30th March 2023
Call For a New International Treaty to Counter the Threat of a ‘Wild West’ in Outer Space
A new round of internationally binding legal norms is urgently needed to hold governments and commercial organisations to account for outer space exploration and utilization, an expert in space law has warned.
As the dependency of humans on outer space will only further increase in the future, accessibility to outer space is of utmost concern and needs to be both technically and legally guaranteed.
In her new book, The Space Law Stalemate, Dr Anja Nakarada Pečujlić presents a clear overview of the situation and proposes solutions to ensure fair and sustainable access to space.
Playing legal catch-up
“Risk-taking and hyper-entrepreneurial private space industry are likely to be the leaders in the next phase of the space race,” Dr Nakarada Pečujlić explains. “The evolution of space law, however, has not followed the pace of transformative changes and advancements, nor the emergence of new risks.”
The historic international treaties on space, including the Outer Space Treaty (1967) and the four subsequent space treaties, set the framework for transnational cooperation in space by preventing individual states from seeking national appropriation and claiming the sovereignty of celestial bodies.
However, the legal framework has failed to progress, Dr Nakarada Pečujlić explains: “International space law has, more or less, continued to reside within the boundaries created by a 40-year stalemate.
“But these treaties, which dealt with the competition between superpowers during the Cold War, are no longer fit for purpose in an era of plentiful satellites and profit-making ventures.”
Dr Nakarada Pečujlić argues that we are seeing the result of the 40-year stalemate now: “Orbits are filling up with private satellites and becoming rapidly unusable, and meanwhile hindering our ability to look into space with ground-based satellites to further our knowledge of the universe.”
Shortcomings in current law
The Space Law Stalemate provides an overview of the historical political context within which space treaties were developed and examines three examples that demonstrate their shortcomings today: space debris, space mining, and human planetary exploration.

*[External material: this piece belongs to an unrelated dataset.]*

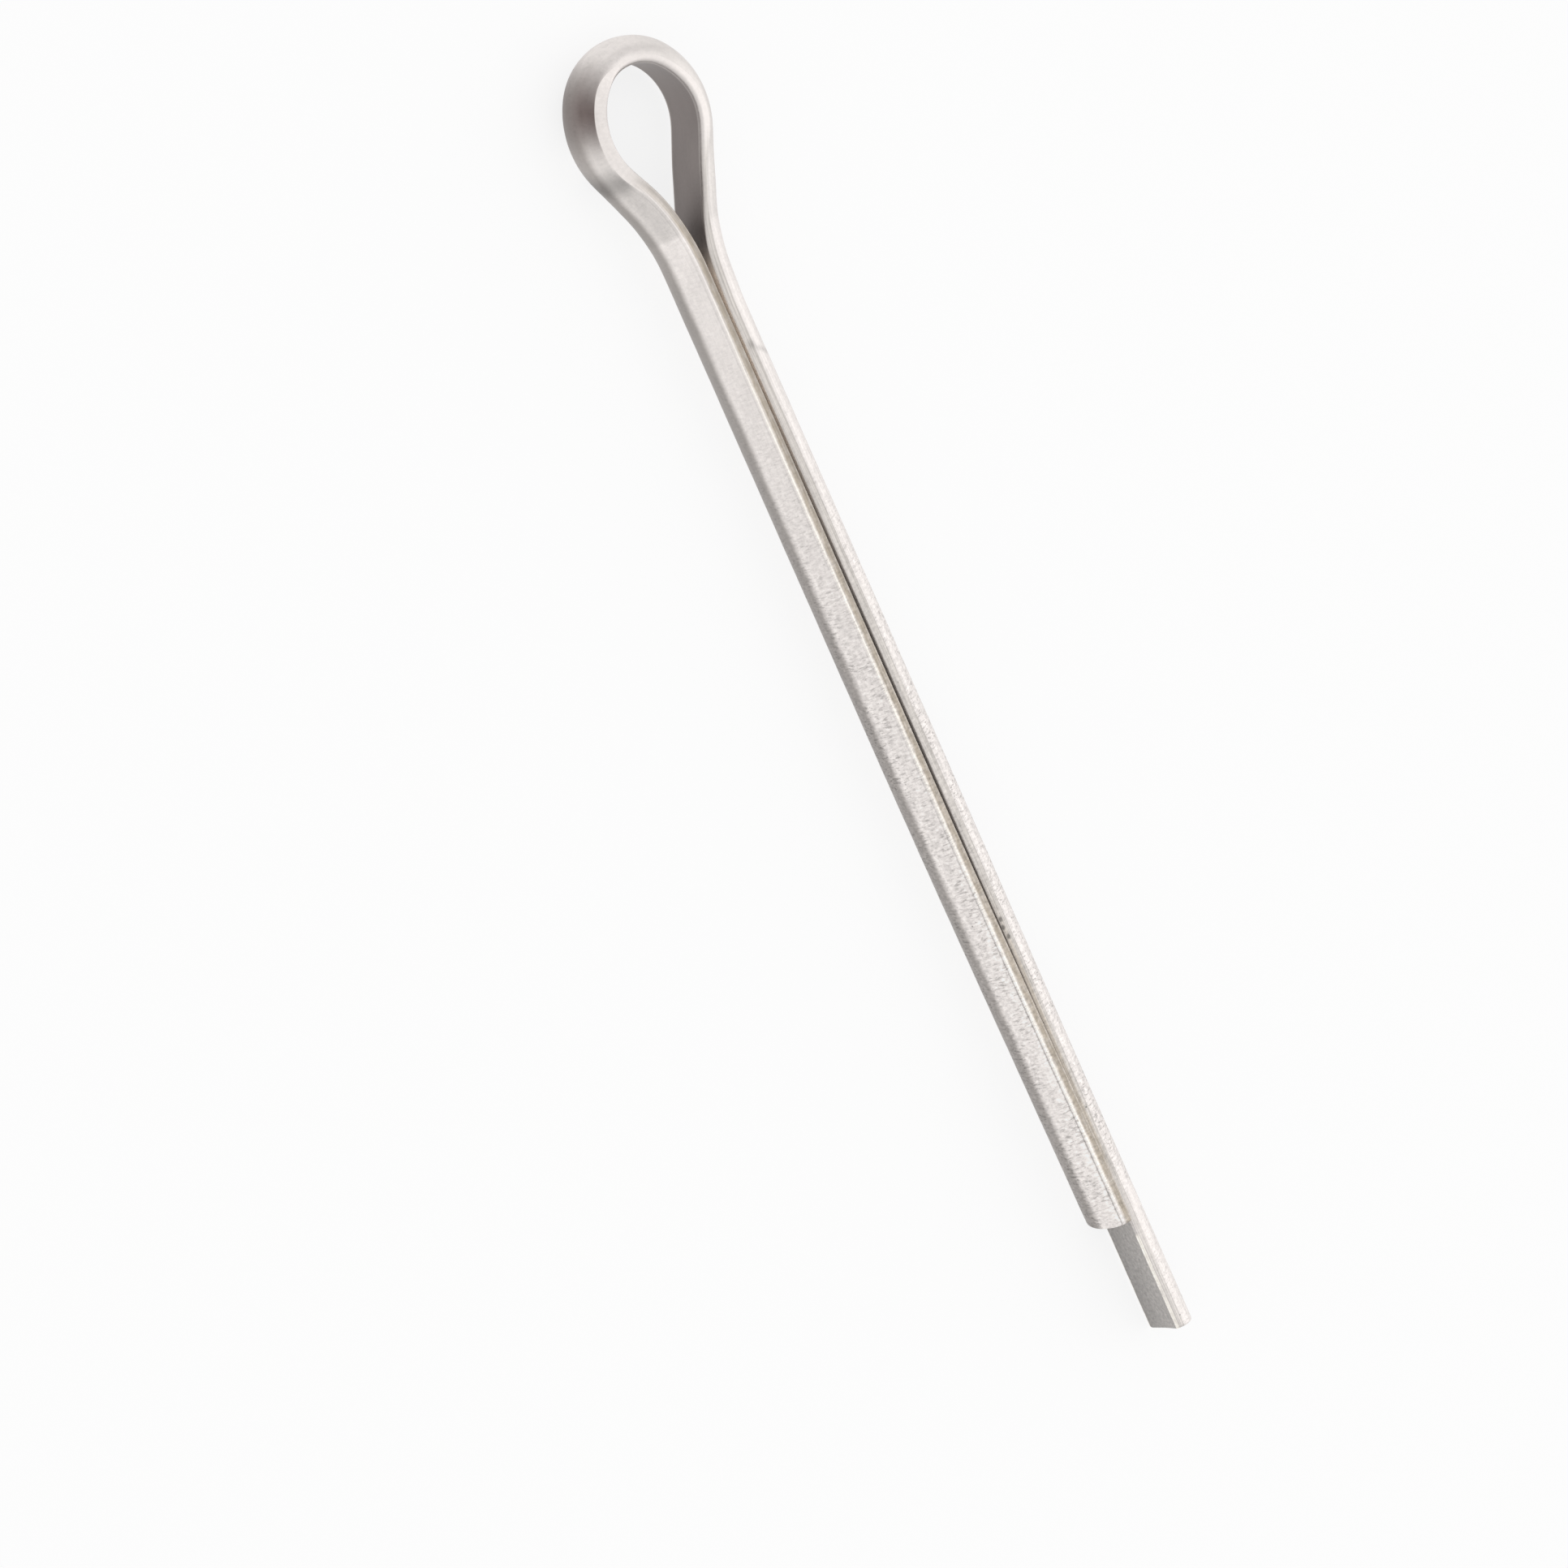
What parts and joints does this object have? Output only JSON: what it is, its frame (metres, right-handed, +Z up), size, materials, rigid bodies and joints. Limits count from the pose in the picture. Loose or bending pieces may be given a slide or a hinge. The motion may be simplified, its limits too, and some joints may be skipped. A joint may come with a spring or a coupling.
{
  "type": "split cotter pin",
  "caption": "Split cotter pin: half-round wire folded into an open eye, with two unequal legs lying flat to flat as a round shank.",
  "frame": {"origin": "middle of the bottom of the overall box, on the surface that the pin lies on", "axes": "+X along the legs from the eye to the tips, +Y across the eye towards the long leg, +Z up across the wire's width"},
  "size_m": [0.0674, 0.007, 0.0031],
  "materials": {
    "wire": "bright drawn satin, with the die's lengthwise lines"
  },
  "bodies": {
    "root": {"cotter_pin": "wire"}
  },
  "joints": []
}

Dr Nakarada Pečujlić makes a series of recommendations to improve and bolster the current legal frameworks. She says: “The current law should be modified to ensure that future space activities are possible beyond anarchy, greed, and ecological irresponsibility, and to ensure that the principle of the peaceful uses of outer space remains the governing norm.”
Her recommendations include empowering the UN and the body (UN COPUOS) in charge of regulating space issues, redefining its relevance and authority, and/or building new, inclusive institutions.
She concludes: “The legal and institutional apparatus exists and can be readily adapted and utilised, it is now just about momentum and making sure that global leaders understand the urgency of this problem and make a concerted effort to dedicate the resource.”